(Set task)
Write out the listing below again, precisely as it is given.
==== Stored data
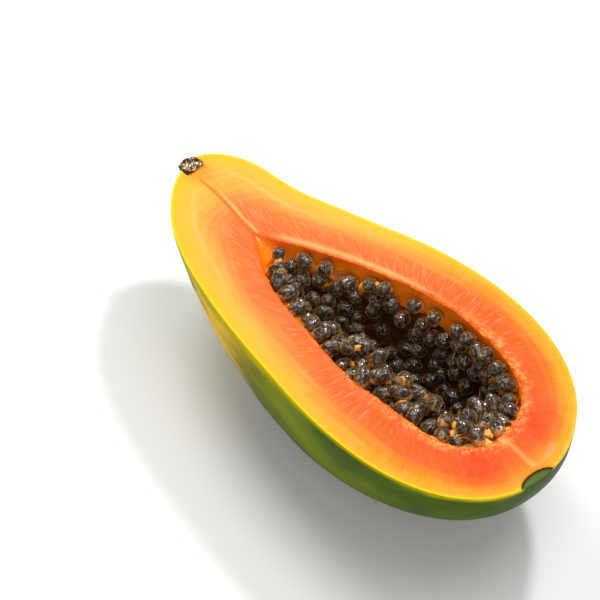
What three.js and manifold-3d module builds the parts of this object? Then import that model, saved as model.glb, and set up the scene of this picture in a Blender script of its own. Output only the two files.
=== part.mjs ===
// Half of a ripe papaya, cut lengthwise a little off centre and lying on its skin with the cut face up.
// Skin and flesh grew as one piece and are one solid. The woody stub of the stalk sits in a socket at the
// stem end, and the seeds line the wall of the hollow, each one a piece of its own.
// Millimetres, +Z up, +X from the stem end to the blossom end. The origin is below the middle of the half,
// on the surface that it lies on.
import * as THREE from "three";
import { mergeVertices } from "three/addons/utils/BufferGeometryUtils.js";
import Module from "manifold-3d";

const wasm = await Module();
wasm.setup();

// Driving dimensions. A list holds values at even steps of the way from one end to the other.
const fruit = {
  stemX: -3, // the stem end, along the axis that the lists are measured on
  tipX: 208.5, // the blossom end
  leftHalf: [0, 11, 21, 26, 36.3, 47.5, 52.2, 49, 38, 20.5, 0], // axis to the cut face's edge, +Y side
  rightHalf: [0, 15.4, 27.3, 34.8, 41.3, 45.2, 47.3, 44.3, 35, 20, 0], // the same, -Y side
  depth: [0, 13.5, 25.5, 37.5, 52, 60.9, 60.6, 52.5, 39.5, 21, 0], // cut face to the deepest skin
  bellyShift: [0, -1, -2, 0, 4, 7, 5, 1, -2, -2, 0], // how far the belly hangs over to the -Y side
  sectionPower: 2.15, // 2 is an elliptical section, and more is a fuller one
  stemSkew: 0.33, // the stem end is set askew: the +Y shoulder reaches further back
  skewReach: 45,
  restingFlat: 1.1, // how much of the belly the half's own weight has pressed flat
};
const hollow = {
  tipX: 47, // the pointed end, towards the stem
  endX: 185, // the round end, towards the blossom
  leftRim: [-4, 9, 19, 25.8, 30, 30.6, 28.8, 25, 19, 10.5, -1], // y of the rim on the +Y side
  rightRim: [-4, -15, -19.3, -22, -22.8, -21, -19.8, -17.3, -13.5, -7.5, -1], // y of the rim on the -Y side
  depth: [0, 12.5, 22, 29.5, 34, 35.5, 34, 30, 23.5, 13.5, 0],
  sectionPower: 2.3,
  columnPower: 1.6, // spaces the wall's columns so that the cut face's triangles don't slant
};
const stub = {
  outerX: -5.5,
  innerX: 7,
  y: 0.6,
  socketGap: 0.35,
  shares: [0, 0.12, 0.4, 0.62, 0.86, 1], // of the length, from the outer end to the inner one
  radii: [3.84, 4.8, 4.42, 5.4, 4.59, 2.16], // at those shares, with a collar before the inner end
};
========
(Task solution)
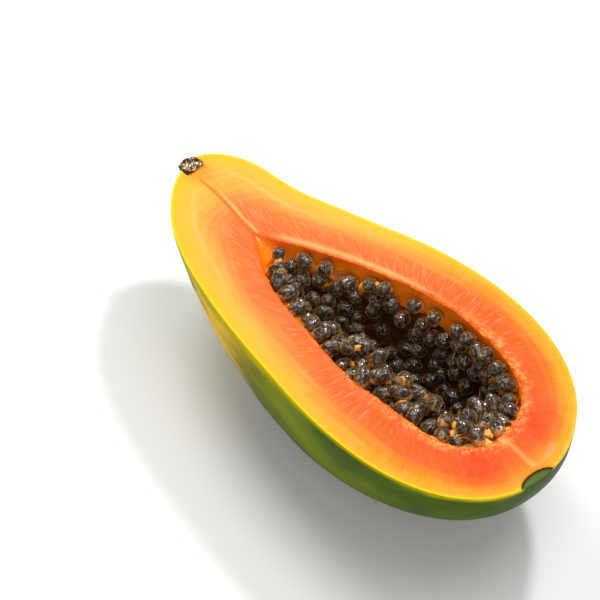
What three.js and manifold-3d module builds the parts of this object? Then import that model, saved as model.glb, and set up the scene of this picture in a Blender script of its own. Output only the two files.
=== part.mjs ===
// Half of a ripe papaya, cut lengthwise a little off centre and lying on its skin with the cut face up.
// Skin and flesh grew as one piece and are one solid. The woody stub of the stalk sits in a socket at the
// stem end, and the seeds line the wall of the hollow, each one a piece of its own.
// Millimetres, +Z up, +X from the stem end to the blossom end. The origin is below the middle of the half,
// on the surface that it lies on.
import * as THREE from "three";
import { mergeVertices } from "three/addons/utils/BufferGeometryUtils.js";
import Module from "manifold-3d";

const wasm = await Module();
wasm.setup();

// Driving dimensions. A list holds values at even steps of the way from one end to the other.
const fruit = {
  stemX: -3, // the stem end, along the axis that the lists are measured on
  tipX: 208.5, // the blossom end
  leftHalf: [0, 11, 21, 26, 36.3, 47.5, 52.2, 49, 38, 20.5, 0], // axis to the cut face's edge, +Y side
  rightHalf: [0, 15.4, 27.3, 34.8, 41.3, 45.2, 47.3, 44.3, 35, 20, 0], // the same, -Y side
  depth: [0, 13.5, 25.5, 37.5, 52, 60.9, 60.6, 52.5, 39.5, 21, 0], // cut face to the deepest skin
  bellyShift: [0, -1, -2, 0, 4, 7, 5, 1, -2, -2, 0], // how far the belly hangs over to the -Y side
  sectionPower: 2.15, // 2 is an elliptical section, and more is a fuller one
  stemSkew: 0.33, // the stem end is set askew: the +Y shoulder reaches further back
  skewReach: 45,
  restingFlat: 1.1, // how much of the belly the half's own weight has pressed flat
};
const hollow = {
  tipX: 47, // the pointed end, towards the stem
  endX: 185, // the round end, towards the blossom
  leftRim: [-4, 9, 19, 25.8, 30, 30.6, 28.8, 25, 19, 10.5, -1], // y of the rim on the +Y side
  rightRim: [-4, -15, -19.3, -22, -22.8, -21, -19.8, -17.3, -13.5, -7.5, -1], // y of the rim on the -Y side
  depth: [0, 12.5, 22, 29.5, 34, 35.5, 34, 30, 23.5, 13.5, 0],
  sectionPower: 2.3,
  columnPower: 1.6, // spaces the wall's columns so that the cut face's triangles don't slant
};
const stub = {
  outerX: -5.5,
  innerX: 7,
  y: 0.6,
  socketGap: 0.35,
  shares: [0, 0.12, 0.4, 0.62, 0.86, 1], // of the length, from the outer end to the inner one
  radii: [3.84, 4.8, 4.42, 5.4, 4.59, 2.16], // at those shares, with a collar before the inner end
};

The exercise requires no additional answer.